02/27/2026
People lie primarily to protect themselves — from consequences, judgment, loss of control, or a threat to how they want to be seen. That protective instinct shows up in different forms, but self‑protection is the psychological core.
Telling the truth is hard, but it can be done. I don’t hate the people who hurt me; however the time has arrived for the truth supported by facts to be spoken.
With the exposure of any problem, you must identify all its factors , and deconstruct them to identify the problems origin. By connecting the dots, you will identify all the violations of the organization’s justice system, and exposing all the liars along the path. This is the only way to identify why the courts came to their conclusion.
Key takeaway: when an employee shifts from following subjective norms to acting from moral agency and virtue, they often gain meaning and integrity, but also face real social and career risks unless the organization has structures and leadership that genuinely support ethical action.
https://youtu.be/BZc5-pGgEPE?si=7gmFOcTFw1HD4Jbn
What changes for the employee who abandons the subjective norm and embraces moral agency and virtue ethics
• Inner orientation shifts. The employee’s motivation moves from perceived social pressure to act (subjective norm) toward acting from internalized purpose, principles, and virtues, which strengthens intention and persistence for ethically aligned behavior.
• Psychological benefits and costs. Exercising moral agency and moral courage tends to increase work meaningfulness and eudaimonic well‑being, but it can also raise stress when the environment is hostile to dissent.
• Behavioral change. The employee is more likely to speak up, refuse unethical requests, correct errors, or initiate improvements rather than comply silently; that voice can take forms from internal dissent to external whistleblowing depending on organizational response.
What happens when subjective norms conflict with the organization’s stated behavior expectations
• Cognitive and moral dissonance. Employees experience tension when what important others expect (supervisors, peers) differs from formal organizational values or policies; this undermines clear behavioral intentions and can reduce trust in leadership.
• Two likely organizational patterns. (a) If the organization enforces its stated expectations, the conflict can prompt corrective action and culture change; (b) if informal norms dominate, the formal expectations become symbolic and ethical problems persist.
What happens when an employee recognizes a conflict between subjective norms and cornerstone organizational beliefs
• Decision fork: the employee either (A) conforms to the immediate social pressure (preserve relationships, short‑term safety) or (B) acts on the organization’s stated values and their own moral convictions (voice, corrective action).
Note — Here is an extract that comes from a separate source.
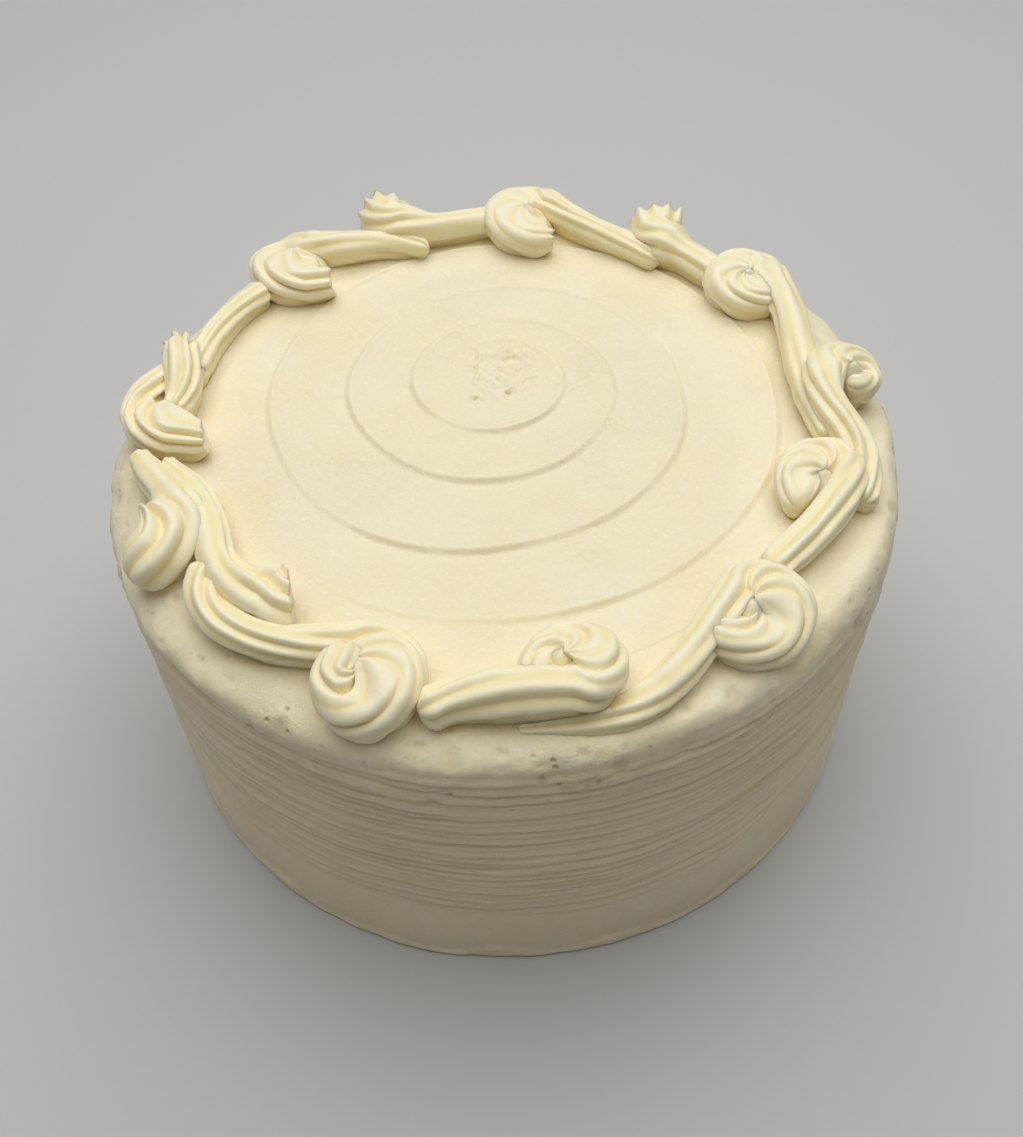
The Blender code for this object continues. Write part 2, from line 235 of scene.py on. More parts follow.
def icing_material(name, crest, groove, roughness, depth, lump, grain, pores, streaks):
    """Beaten icing: crest colour, a groove colour that paints bounce light and shade into hollows, how deep light goes
    in, and how much each bump shows.
    """
    material, tree, shader = new_material(name)
    place = tree.nodes.new("ShaderNodeTexCoord").outputs["Object"]
    hollow = tree.nodes.new("ShaderNodeAttribute")
    hollow.attribute_name = HOLLOW

    patch = texture(tree, "ShaderNodeTexNoise", place, 45.0, Detail=2.0).outputs["Fac"]
    cloudy = tuple(channel * tint for channel, tint in zip(crest, (0.985, 0.965, 0.90, 1.0)))
    pale = blend_colours(tree, spread(tree, patch, 0.35, 0.65), crest, cloudy)
    sugar = texture(tree, "ShaderNodeTexNoise", place, 1100.0, Detail=2.0).outputs["Fac"]
    bright = tuple(min(1.0, channel * tint) for channel, tint in zip(crest, (1.05, 1.07, 1.20, 1.0)))
    flecked = blend_colours(tree, spread(tree, sugar, 0.52, 0.70, 0.0, FLECK_SHARE), pale, bright)
    # The hollow value blends in the groove colour: painted warm bounce light, and on the smooth icing painted shade.
    colour = blend_colours(tree, spread(tree, hollow.outputs["Fac"], 0.0, 1.0), flecked, groove)

    lumps = texture(tree, "ShaderNodeTexNoise", place, 480.0, Detail=2.0, Roughness=0.5).outputs["Fac"]
    grains = texture(tree, "ShaderNodeTexNoise", place, 1900.0, Detail=3.0, Roughness=0.6).outputs["Fac"]
    where = texture(tree, "ShaderNodeTexNoise", place, 28.0, Detail=1.0).outputs["Fac"]
    holes = texture(tree, "ShaderNodeTexVoronoi", place, 250.0).outputs["Distance"]
    height = tree.nodes.new("ShaderNodeSeparateXYZ")
    tree.links.new(place, height.inputs[0])
    pitted = product(
        tree,
        spread(tree, height.outputs["Z"], 0.0997, 0.0988),
        spread(tree, height.outputs["Z"], 0.0780, 0.0860),
    )
    pitted = product(tree, pitted, spread(tree, where, 0.44, 0.56, 0.20, 1.0))
    pits = product(tree, spread(tree, holes, 0.20, 0.02), spread(tree, pitted, 0.0, 1.0, 0.12, 1.0))

    # Pits take a darker groove colour: painted shade in the pin holes near the shoulder.
    shaded = tuple(channel * tint for channel, tint in zip(groove, (0.80, 0.76, 0.72, 1.0)))
    if pores > 0.0:
        colour = blend_colours(tree, spread(tree, pits, 0.0, 1.0, 0.0, PIT_SHADE), colour, shaded)
    tree.links.new(colour, shader.inputs["Base Color"])

    stretch = tree.nodes.new("ShaderNodeMapping")
    tree.links.new(place, stretch.inputs["Vector"])
    stretch.inputs["Scale"].default_value = (1.0, 1.0, 26.0)
    streak = texture(tree, "ShaderNodeTexNoise", stretch.outputs["Vector"], 55.0, Detail=5.0).outputs["Fac"]

    grainy = product(tree, grains, spread(tree, where, 0.46, 0.60, 0.25, 1.0))

    normal = bump(tree, lumps, 0.0004, lump)
    normal = bump(tree, grainy, 0.00025, grain, normal)
    normal = bump(tree, spread(tree, pits, 0.0, 1.0, 1.0, 0.0), 0.0006, pores, normal)
    if streaks > 0.0:
        below_ledge = spread(tree, height.outputs["Z"], 0.0960, 0.0910)
        above_foot = spread(tree, height.outputs["Z"], 0.0160, 0.0320, 0.15, 1.0)
        combed = product(tree, streak, product(tree, below_ledge, above_foot))
        normal = bump(tree, combed, 0.0004, streaks, normal)
    tree.links.new(normal, shader.inputs["Normal"])

    tree.links.new(spread(tree, where, 0.40, 0.62, roughness + 0.05, roughness - 0.07), shader.inputs["Roughness"])
    shader.inputs["Specular IOR Level"].default_value = 0.42
    shader.inputs["Subsurface Weight"].default_value = 0.50
    shader.inputs["Subsurface Radius"].default_value = SUBSURFACE_RADIUS
    shader.inputs["Subsurface Scale"].default_value = depth
    return material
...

Both choices carry predictable consequences.
• Organizational signal: how leaders respond to the employee’s choice becomes a powerful signal—support reinforces ethical culture and moral agency; punishment or indifference entrenches toxic norms.
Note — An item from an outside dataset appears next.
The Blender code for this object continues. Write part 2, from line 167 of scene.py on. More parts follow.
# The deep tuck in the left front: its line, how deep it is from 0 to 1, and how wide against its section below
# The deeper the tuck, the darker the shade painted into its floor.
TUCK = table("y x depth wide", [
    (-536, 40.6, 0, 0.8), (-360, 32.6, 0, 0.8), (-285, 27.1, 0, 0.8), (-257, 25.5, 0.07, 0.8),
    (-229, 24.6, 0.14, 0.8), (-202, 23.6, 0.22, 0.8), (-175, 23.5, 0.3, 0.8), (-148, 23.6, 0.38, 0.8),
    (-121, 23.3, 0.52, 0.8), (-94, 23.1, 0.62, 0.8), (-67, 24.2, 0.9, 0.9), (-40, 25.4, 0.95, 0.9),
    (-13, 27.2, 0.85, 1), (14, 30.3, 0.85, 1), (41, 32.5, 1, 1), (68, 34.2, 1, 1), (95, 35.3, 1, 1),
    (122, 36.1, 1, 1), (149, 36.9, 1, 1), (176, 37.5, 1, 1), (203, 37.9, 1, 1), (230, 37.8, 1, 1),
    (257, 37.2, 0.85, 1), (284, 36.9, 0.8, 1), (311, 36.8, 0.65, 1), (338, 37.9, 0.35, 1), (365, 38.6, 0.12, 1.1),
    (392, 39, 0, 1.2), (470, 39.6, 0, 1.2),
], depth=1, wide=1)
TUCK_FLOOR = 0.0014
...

What happens when a moral agent refuses to compromise integrity because subjective norms are counterproductive
• Immediate outcomes for the employee• Positive: increased self‑respect, alignment with purpose, potential long‑term career credibility and psychological benefits from acting ethically.
• Negative: risk of social sanction, stalled promotion, isolation, or retaliation if the organization lacks protective structures.
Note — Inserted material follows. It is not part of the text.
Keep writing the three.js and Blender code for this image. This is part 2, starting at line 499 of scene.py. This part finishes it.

• Organizational consequences• Constructive path: the dissent can expose problems, trigger investigations, and lead to reforms that improve performance and reduce risk.
• Destructive path: if leadership suppresses dissent, the organization risks moral disengagement, lower trust, and long‑term harm to reputation and effectiveness.
Practical, evidence‑based steps the employee can take (tradeoffs included)
• Document and prepare. Keep clear records of facts, communications, and attempts to resolve the issue internally; documentation strengthens credibility but may escalate interpersonal tension.
• Use internal channels first. Raise concerns at the lowest appropriate level and follow formal dispute or ethics procedures; this preserves relationships but may be slow or ineffective.
• Build allies and test the waters. Seek colleagues who share concerns or a trusted mentor; collective voice reduces individual risk but can politicize the issue.
• Assess legal and career risks before external action. Whistleblowing can be necessary and morally justified, but it carries high personal cost unless protections exist.
Practical steps organizations should take to reduce this conflict and support moral agency
• Design supportive structures. Reduce over‑formalization and create roles, decision latitude, and participatory governance that enable moral deliberation and virtuous action.
• Align talk and practice. Ensure leaders model stated values; when formal policies and everyday norms match, employees are less likely to face the dilemma.
• Protect and reward voice. Clear, trusted reporting channels, anti‑retaliation safeguards, and recognition for ethical courage increase the likelihood that dissent leads to improvement rather than punishment.